---------- Input material ----------
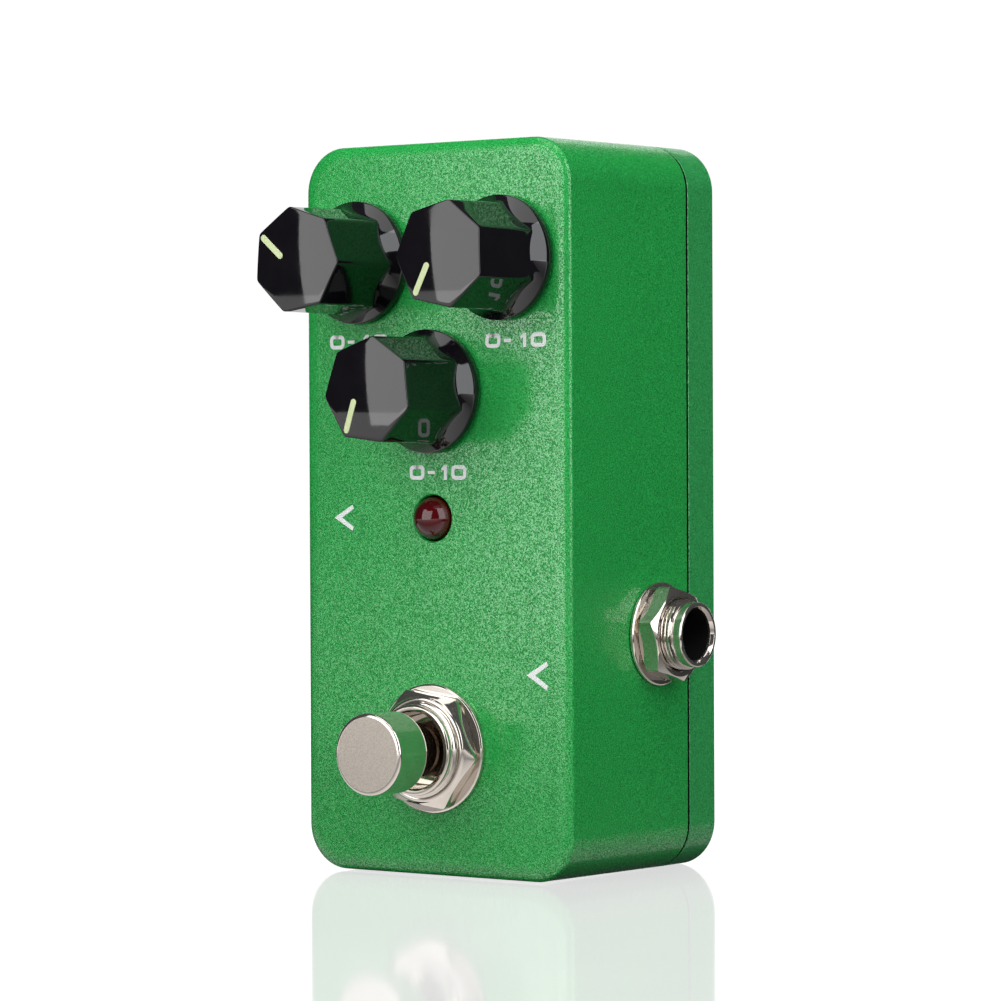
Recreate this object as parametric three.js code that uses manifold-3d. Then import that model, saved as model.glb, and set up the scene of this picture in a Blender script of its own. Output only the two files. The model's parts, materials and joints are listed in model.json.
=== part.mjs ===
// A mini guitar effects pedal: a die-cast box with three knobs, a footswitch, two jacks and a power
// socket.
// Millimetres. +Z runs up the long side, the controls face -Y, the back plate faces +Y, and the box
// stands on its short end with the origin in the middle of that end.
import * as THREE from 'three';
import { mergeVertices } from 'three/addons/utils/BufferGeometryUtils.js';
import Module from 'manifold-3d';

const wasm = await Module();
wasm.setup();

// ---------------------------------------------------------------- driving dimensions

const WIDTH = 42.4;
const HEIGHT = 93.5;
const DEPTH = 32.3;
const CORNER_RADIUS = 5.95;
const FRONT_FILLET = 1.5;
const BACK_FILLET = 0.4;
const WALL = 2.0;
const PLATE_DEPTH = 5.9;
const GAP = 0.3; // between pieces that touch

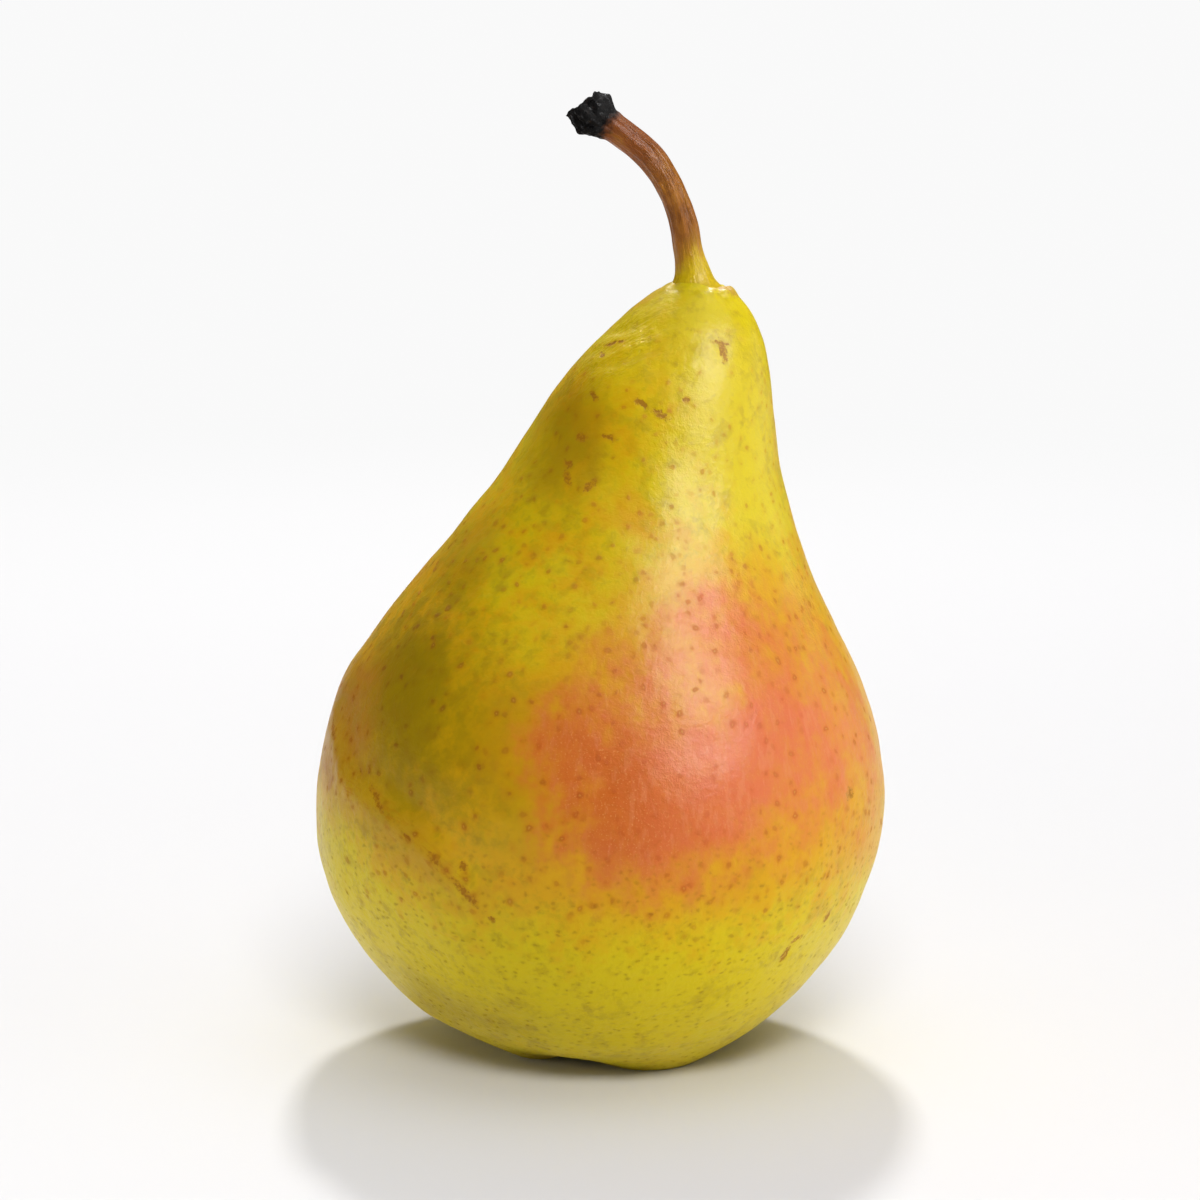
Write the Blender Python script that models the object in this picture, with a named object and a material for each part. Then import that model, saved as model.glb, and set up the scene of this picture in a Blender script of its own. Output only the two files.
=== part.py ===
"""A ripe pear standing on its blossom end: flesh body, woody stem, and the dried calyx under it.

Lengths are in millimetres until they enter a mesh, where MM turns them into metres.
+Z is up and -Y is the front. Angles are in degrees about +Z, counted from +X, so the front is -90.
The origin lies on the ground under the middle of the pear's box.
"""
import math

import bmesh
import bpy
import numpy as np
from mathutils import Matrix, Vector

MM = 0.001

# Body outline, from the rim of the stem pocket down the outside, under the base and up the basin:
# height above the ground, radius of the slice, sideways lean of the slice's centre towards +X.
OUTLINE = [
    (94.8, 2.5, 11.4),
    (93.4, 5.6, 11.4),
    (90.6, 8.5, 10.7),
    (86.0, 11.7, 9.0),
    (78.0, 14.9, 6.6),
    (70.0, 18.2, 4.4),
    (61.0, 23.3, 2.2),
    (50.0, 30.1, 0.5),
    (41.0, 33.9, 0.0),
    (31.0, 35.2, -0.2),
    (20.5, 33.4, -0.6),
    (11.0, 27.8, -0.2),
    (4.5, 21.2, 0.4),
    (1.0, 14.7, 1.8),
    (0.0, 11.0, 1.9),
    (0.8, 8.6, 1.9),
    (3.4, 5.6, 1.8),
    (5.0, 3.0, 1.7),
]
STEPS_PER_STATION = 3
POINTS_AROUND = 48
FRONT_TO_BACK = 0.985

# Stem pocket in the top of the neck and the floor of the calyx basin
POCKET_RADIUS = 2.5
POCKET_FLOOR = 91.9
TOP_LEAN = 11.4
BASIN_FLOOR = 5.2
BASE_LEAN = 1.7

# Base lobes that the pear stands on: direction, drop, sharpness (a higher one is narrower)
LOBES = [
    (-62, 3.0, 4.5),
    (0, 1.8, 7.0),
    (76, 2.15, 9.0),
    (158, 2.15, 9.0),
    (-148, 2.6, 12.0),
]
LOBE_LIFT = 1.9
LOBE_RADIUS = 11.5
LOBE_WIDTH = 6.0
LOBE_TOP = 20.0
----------
---------- Input material ----------
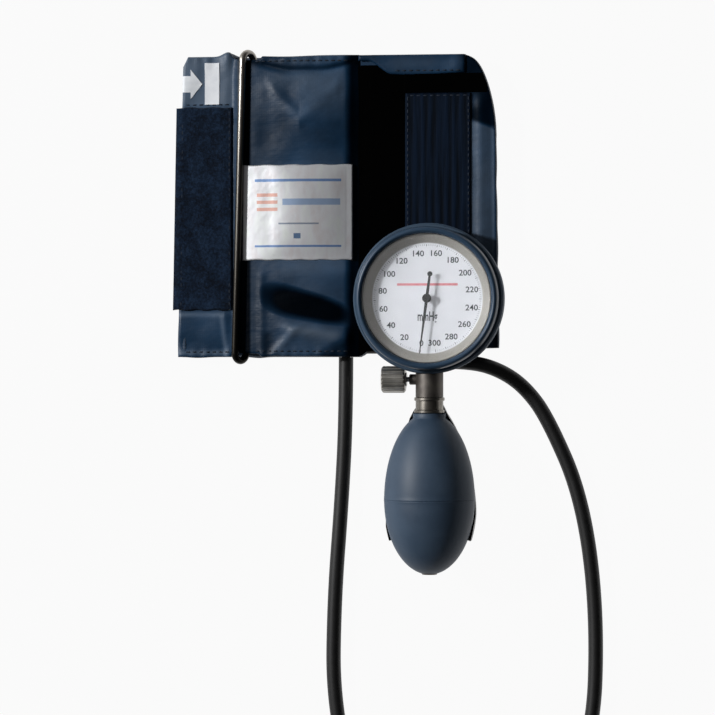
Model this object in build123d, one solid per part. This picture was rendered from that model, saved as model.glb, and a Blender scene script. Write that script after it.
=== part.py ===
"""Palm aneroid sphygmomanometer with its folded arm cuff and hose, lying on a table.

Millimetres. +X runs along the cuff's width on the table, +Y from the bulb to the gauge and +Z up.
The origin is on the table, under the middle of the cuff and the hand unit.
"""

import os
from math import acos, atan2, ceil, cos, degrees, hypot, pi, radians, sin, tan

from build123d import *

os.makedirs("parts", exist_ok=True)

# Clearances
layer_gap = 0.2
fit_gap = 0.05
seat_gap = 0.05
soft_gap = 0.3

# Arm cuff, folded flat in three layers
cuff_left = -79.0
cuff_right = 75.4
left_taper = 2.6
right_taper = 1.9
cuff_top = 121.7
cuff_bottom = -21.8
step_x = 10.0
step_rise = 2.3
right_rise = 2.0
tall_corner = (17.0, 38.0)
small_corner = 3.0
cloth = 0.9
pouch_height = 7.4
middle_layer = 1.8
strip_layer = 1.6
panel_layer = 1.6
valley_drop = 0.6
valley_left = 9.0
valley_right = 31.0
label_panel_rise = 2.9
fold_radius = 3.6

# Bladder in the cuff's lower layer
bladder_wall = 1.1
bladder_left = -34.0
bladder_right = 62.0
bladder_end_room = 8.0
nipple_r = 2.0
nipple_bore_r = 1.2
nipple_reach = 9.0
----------
---------- Input material ----------
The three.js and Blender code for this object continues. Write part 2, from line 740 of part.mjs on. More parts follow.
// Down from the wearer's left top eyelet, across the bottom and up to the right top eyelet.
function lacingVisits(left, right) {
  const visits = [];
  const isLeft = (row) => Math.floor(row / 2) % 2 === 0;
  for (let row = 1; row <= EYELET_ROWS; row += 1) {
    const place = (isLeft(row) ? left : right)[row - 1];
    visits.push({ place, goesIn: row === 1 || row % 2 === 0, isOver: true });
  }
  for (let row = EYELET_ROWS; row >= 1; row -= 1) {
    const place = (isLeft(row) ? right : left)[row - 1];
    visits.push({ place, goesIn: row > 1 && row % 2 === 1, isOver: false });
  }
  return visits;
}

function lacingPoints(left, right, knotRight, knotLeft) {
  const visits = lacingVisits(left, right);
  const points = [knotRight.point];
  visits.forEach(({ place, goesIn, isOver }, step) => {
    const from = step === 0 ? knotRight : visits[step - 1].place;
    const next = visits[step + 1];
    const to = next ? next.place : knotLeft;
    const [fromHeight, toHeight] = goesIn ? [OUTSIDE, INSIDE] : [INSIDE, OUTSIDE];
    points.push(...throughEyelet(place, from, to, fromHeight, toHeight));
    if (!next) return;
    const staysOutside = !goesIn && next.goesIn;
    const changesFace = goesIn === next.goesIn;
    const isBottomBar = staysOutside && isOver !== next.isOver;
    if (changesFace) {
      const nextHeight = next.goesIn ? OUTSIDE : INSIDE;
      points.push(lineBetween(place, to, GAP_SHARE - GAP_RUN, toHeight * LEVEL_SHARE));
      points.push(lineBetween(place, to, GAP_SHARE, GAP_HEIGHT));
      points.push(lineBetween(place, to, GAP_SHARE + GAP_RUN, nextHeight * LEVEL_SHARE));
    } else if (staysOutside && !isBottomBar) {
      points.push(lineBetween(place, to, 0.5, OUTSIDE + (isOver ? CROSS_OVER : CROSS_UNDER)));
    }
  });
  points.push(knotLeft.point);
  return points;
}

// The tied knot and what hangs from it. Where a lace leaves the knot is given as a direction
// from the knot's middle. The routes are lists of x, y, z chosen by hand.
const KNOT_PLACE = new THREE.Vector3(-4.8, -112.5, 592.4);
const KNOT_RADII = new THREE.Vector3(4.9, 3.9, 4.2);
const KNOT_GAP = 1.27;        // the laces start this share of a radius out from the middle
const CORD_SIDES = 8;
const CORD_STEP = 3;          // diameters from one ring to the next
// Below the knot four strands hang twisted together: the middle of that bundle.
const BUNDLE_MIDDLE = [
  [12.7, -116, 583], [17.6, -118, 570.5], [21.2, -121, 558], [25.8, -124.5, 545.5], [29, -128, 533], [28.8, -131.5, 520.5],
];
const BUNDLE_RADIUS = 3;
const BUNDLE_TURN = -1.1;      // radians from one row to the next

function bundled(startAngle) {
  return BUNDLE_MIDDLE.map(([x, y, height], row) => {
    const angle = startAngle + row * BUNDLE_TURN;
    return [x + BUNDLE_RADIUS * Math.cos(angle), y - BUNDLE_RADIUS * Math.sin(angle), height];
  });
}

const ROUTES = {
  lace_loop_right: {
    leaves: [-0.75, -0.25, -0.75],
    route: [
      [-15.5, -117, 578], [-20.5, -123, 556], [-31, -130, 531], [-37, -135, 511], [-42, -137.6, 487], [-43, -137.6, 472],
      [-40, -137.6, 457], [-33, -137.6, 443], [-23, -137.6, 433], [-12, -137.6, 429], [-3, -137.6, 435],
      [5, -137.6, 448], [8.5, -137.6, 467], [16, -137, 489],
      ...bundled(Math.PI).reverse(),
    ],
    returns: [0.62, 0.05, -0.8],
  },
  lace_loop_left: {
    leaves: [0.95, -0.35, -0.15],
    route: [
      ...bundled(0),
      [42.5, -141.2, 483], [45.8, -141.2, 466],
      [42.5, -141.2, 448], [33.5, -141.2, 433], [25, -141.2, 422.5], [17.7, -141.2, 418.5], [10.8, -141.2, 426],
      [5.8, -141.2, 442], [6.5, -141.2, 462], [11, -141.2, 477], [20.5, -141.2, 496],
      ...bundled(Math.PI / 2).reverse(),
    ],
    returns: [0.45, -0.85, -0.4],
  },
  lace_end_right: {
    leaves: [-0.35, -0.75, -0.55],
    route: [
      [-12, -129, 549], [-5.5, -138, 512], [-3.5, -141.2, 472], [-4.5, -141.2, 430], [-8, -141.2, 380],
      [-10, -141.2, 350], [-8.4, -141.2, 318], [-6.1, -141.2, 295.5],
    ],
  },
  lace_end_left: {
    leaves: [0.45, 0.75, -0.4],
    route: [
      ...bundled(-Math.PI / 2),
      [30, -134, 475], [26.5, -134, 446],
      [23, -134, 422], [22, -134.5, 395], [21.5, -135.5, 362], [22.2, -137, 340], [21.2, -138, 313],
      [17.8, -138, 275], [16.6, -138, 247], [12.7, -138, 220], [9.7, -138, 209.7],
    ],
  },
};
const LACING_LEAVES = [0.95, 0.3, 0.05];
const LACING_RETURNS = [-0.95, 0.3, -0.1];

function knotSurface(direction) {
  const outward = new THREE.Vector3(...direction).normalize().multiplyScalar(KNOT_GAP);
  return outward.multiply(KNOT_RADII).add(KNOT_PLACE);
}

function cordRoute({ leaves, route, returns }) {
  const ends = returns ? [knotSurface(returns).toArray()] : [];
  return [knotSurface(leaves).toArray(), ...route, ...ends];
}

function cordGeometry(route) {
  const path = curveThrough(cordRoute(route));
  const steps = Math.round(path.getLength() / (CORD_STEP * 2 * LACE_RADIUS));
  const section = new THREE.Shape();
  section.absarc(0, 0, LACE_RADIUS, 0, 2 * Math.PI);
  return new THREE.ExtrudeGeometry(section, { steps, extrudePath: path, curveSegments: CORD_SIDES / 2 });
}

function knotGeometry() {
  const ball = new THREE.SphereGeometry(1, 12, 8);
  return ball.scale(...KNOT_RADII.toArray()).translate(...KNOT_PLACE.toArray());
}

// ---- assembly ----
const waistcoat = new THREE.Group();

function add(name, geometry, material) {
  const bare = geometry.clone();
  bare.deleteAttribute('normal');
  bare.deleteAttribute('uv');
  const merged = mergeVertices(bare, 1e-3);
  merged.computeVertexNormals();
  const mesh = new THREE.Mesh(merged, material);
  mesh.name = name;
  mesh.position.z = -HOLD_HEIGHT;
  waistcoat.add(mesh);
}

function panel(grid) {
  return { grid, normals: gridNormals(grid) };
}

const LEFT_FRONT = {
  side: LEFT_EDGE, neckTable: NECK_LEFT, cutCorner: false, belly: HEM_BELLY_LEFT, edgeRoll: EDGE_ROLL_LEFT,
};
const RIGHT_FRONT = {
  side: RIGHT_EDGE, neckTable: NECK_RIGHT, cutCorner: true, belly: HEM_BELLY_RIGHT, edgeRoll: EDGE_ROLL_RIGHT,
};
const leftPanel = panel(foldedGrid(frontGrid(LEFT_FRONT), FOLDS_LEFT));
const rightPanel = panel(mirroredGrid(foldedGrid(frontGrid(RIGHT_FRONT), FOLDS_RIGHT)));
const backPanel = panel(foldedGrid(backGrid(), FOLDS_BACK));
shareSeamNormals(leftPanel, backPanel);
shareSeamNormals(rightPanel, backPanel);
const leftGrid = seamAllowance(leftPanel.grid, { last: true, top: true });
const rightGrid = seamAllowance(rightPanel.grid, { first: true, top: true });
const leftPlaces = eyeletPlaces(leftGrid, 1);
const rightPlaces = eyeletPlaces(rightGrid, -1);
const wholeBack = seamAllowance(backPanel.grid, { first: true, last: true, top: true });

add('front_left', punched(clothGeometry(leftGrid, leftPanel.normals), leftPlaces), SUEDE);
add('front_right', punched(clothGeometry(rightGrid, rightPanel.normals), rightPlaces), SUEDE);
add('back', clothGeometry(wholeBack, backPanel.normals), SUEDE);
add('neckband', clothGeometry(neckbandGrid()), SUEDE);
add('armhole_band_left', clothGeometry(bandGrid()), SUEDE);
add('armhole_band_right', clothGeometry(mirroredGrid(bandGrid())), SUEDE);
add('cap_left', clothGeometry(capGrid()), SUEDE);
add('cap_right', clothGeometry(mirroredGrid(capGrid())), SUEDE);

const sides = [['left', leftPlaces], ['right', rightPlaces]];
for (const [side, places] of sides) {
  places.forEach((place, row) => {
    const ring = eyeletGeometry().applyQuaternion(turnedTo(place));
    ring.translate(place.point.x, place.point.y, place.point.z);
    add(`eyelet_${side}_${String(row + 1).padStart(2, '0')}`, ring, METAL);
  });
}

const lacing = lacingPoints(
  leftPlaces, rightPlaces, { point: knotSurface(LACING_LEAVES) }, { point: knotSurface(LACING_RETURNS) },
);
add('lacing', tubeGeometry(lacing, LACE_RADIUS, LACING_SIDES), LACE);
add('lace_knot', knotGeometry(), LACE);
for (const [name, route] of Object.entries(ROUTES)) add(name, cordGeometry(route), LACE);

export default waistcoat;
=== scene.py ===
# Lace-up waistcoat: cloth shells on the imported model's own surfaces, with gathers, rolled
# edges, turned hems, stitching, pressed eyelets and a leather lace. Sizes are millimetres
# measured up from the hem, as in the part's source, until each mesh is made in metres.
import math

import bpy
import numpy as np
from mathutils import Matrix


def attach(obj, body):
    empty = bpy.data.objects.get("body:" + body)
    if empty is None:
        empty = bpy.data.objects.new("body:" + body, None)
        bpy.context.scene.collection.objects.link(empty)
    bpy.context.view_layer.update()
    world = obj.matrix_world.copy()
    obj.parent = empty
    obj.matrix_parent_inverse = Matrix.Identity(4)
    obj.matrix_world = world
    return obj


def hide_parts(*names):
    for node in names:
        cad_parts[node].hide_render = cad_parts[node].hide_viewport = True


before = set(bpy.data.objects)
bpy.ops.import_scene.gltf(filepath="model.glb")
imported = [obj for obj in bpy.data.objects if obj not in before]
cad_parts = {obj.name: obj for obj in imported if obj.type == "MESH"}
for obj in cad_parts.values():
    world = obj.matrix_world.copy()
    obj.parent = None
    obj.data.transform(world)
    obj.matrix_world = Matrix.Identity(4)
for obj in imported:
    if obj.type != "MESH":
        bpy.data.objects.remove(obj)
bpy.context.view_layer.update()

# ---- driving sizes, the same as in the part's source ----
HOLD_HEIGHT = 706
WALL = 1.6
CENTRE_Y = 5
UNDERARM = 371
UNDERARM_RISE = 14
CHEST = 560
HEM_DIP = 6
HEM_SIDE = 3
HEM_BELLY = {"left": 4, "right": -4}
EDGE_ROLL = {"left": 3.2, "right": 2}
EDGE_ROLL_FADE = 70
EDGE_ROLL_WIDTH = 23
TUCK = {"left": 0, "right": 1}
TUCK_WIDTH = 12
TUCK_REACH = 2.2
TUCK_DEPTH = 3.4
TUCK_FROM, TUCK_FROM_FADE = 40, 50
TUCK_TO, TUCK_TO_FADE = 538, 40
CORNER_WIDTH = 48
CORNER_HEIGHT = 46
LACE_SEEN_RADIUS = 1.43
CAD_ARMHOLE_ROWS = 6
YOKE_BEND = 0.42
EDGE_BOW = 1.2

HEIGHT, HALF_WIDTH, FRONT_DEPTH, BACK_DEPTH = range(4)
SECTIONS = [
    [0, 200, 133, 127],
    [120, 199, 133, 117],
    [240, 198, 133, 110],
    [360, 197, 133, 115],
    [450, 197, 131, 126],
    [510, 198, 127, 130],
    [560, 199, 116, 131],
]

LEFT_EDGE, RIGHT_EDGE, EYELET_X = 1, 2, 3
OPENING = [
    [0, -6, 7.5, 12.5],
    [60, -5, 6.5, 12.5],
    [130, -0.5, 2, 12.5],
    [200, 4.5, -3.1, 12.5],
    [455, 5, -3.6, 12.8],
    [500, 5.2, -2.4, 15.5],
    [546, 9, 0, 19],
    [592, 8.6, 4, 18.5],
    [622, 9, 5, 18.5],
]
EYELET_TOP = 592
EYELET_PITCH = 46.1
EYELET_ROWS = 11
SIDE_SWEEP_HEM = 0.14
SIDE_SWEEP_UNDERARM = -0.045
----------
▶ Given instruction
Repeat, exactly as they stand above, the lines from the line with "Write the Blender" to the line with "BASE_LEAN = 1.7", both lines included.

▶ The output
Write the Blender Python script that models the object in this picture, with a named object and a material for each part. Then import that model, saved as model.glb, and set up the scene of this picture in a Blender script of its own. Output only the two files.
=== part.py ===
"""A ripe pear standing on its blossom end: flesh body, woody stem, and the dried calyx under it.

Lengths are in millimetres until they enter a mesh, where MM turns them into metres.
+Z is up and -Y is the front. Angles are in degrees about +Z, counted from +X, so the front is -90.
The origin lies on the ground under the middle of the pear's box.
"""
import math

import bmesh
import bpy
import numpy as np
from mathutils import Matrix, Vector

MM = 0.001

# Body outline, from the rim of the stem pocket down the outside, under the base and up the basin:
# height above the ground, radius of the slice, sideways lean of the slice's centre towards +X.
OUTLINE = [
    (94.8, 2.5, 11.4),
    (93.4, 5.6, 11.4),
    (90.6, 8.5, 10.7),
    (86.0, 11.7, 9.0),
    (78.0, 14.9, 6.6),
    (70.0, 18.2, 4.4),
    (61.0, 23.3, 2.2),
    (50.0, 30.1, 0.5),
    (41.0, 33.9, 0.0),
    (31.0, 35.2, -0.2),
    (20.5, 33.4, -0.6),
    (11.0, 27.8, -0.2),
    (4.5, 21.2, 0.4),
    (1.0, 14.7, 1.8),
    (0.0, 11.0, 1.9),
    (0.8, 8.6, 1.9),
    (3.4, 5.6, 1.8),
    (5.0, 3.0, 1.7),
]
STEPS_PER_STATION = 3
POINTS_AROUND = 48
FRONT_TO_BACK = 0.985

# Stem pocket in the top of the neck and the floor of the calyx basin
POCKET_RADIUS = 2.5
POCKET_FLOOR = 91.9
TOP_LEAN = 11.4
BASIN_FLOOR = 5.2
BASE_LEAN = 1.7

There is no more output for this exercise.